Banana peels could be the secret ingredient for healthier sugar cookies

WASHINGTON — How can you make a sweet treat like sugar cookies more nutritious? A new study suggests adding a banana peel to your recipe! Researchers have found that using banana peel flour in sugar cookie batter creates a cookie loaded with more nutrients that still tastes the same!

In recent years, banana peels have gone from simply trash to a nutritious treasure, with people using them as various meat alternatives. The skins are extremely fibrous, making them tough to eat raw. However, when you grind them down into flour, the peels contain rich amounts of fiber, magnesium, potassium, and antioxidant compounds.

Previous studies have found that replacing ordinary wheat flour with banana peel flour in breads and cakes creates more nutritious baked goods that have acceptable flavors. Until now, however, there has been little research into banana peel cookies.

In the new study, an international team looked at the nutritional quality, shelf-stability, and consumer acceptance of sugar cookies substituting some of its wheat flour for ground banana peels.

How do you make banana peel flour?

Scientists first peeled ripe, undamaged bananas. They then blanched, dried, and ground the skins into a fine powder.

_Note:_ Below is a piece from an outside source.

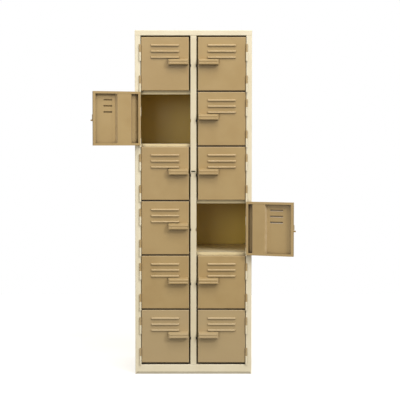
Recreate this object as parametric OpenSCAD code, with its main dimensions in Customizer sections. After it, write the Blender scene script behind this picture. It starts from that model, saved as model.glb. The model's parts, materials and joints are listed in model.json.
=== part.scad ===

In their cookie recipes, the team mixed in different amounts of banana peel flour with butter, skim milk powder, sugar, vegetable oil, and wheat flour — creating five different batches of cookies.

The amount of banana peel flour ranged from 0 to 15 percent. Results revealed that adding more banana peel flour created a browner and harder cookie. Researchers say this is likely because of high levels of fiber in banana peels.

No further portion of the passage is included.